• WHAT YOU SHOULD DO
Copy down every line where the string "handed" shows up.

• EXTRACTED DATA
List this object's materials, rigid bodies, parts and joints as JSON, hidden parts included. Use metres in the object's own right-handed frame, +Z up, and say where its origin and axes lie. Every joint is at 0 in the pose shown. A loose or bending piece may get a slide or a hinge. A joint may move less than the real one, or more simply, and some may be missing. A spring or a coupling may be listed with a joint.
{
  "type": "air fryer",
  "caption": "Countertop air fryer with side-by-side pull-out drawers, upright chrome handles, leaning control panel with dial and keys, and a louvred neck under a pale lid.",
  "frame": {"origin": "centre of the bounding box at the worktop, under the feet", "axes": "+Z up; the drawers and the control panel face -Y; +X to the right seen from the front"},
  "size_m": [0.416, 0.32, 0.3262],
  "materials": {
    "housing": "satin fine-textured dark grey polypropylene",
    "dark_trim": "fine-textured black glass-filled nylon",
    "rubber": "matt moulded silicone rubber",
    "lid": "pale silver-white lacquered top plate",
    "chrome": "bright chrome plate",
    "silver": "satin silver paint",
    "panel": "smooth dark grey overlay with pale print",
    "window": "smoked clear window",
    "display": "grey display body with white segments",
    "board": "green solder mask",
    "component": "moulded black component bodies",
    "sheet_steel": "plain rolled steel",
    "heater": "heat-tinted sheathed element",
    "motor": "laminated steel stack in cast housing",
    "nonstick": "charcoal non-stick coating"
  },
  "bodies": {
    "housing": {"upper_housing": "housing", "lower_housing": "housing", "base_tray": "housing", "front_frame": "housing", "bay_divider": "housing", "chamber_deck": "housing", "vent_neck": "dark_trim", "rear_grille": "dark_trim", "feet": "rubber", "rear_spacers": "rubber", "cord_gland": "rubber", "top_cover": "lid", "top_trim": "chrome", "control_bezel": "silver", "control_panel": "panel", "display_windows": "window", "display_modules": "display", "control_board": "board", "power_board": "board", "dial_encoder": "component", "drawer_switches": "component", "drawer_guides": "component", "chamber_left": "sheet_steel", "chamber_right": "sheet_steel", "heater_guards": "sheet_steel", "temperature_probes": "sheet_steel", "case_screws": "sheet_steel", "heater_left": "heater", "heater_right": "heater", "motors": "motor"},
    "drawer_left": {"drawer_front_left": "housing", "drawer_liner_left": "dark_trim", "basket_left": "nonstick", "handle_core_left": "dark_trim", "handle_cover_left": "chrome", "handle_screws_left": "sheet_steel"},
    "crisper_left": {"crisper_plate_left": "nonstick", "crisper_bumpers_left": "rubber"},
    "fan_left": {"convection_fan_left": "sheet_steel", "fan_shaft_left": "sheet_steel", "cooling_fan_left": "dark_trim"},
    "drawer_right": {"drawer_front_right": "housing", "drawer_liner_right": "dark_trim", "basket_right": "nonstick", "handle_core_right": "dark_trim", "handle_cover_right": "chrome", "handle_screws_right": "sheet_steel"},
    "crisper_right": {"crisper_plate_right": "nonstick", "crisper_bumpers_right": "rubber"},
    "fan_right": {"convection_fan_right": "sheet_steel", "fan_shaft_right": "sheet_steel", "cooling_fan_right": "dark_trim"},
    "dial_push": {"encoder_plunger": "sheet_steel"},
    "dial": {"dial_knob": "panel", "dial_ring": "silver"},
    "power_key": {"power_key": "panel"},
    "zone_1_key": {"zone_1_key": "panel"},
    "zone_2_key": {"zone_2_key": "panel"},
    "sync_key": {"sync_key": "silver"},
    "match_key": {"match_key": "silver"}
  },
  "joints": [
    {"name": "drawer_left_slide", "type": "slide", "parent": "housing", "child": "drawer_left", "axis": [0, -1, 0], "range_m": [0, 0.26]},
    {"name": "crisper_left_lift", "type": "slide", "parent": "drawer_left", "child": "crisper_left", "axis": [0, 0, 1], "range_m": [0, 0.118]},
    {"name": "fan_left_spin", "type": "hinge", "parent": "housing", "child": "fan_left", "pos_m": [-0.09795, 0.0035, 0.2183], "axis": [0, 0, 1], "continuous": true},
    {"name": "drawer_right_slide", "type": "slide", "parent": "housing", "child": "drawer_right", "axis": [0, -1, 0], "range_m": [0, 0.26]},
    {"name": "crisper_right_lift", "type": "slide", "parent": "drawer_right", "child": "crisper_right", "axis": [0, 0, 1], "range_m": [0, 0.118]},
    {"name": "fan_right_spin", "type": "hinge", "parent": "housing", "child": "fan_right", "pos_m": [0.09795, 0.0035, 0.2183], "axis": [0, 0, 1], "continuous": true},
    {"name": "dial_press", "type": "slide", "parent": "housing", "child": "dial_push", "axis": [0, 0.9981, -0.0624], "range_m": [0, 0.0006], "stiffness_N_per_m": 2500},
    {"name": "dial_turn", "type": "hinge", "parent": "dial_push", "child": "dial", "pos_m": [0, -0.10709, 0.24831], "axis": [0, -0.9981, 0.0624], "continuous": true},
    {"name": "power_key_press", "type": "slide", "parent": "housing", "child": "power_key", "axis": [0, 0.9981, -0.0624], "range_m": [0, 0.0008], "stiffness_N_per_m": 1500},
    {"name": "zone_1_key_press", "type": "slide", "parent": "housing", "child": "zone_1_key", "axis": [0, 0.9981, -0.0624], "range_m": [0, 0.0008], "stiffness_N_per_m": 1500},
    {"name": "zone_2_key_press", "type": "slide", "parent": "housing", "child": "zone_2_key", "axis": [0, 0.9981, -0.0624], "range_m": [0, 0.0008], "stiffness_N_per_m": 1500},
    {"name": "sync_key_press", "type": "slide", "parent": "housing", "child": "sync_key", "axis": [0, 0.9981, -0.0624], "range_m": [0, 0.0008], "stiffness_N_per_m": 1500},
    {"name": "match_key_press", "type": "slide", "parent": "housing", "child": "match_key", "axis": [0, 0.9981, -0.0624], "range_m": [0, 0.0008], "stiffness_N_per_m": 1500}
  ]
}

* * *

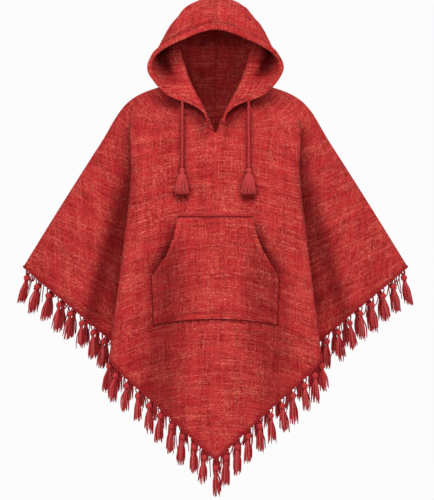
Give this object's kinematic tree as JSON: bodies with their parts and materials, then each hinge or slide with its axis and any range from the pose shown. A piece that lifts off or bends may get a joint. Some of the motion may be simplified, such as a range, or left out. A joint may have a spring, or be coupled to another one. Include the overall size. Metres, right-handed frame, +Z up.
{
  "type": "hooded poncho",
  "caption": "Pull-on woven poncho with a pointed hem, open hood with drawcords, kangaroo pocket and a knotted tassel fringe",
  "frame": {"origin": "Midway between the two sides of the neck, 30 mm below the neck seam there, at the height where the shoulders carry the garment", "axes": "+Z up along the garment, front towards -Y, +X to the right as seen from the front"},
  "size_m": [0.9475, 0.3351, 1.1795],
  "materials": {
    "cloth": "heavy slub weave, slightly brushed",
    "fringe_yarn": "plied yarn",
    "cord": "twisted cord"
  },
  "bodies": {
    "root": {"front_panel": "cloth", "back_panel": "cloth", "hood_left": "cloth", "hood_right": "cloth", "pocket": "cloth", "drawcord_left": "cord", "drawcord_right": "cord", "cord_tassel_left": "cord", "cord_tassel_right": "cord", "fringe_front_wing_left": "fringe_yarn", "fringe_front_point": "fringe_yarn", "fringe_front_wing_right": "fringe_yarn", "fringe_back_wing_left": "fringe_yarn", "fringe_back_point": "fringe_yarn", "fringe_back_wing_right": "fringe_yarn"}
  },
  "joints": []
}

• TASK OUTPUT
List this object's materials, rigid bodies, parts and joints as JSON, hidden parts included. Use metres in the object's own right-handed frame, +Z up, and say where its origin and axes lie. Every joint is at 0 in the pose shown. A loose or bending piece may get a slide or a hinge. A joint may move less than the real one, or more simply, and some may be missing. A spring or a coupling may be listed with a joint.
Give this object's kinematic tree as JSON: bodies with their parts and materials, then each hinge or slide with its axis and any range from the pose shown. A piece that lifts off or bends may get a joint. Some of the motion may be simplified, such as a range, or left out. A joint may have a spring, or be coupled to another one. Include the overall size. Metres, right-handed frame, +Z up.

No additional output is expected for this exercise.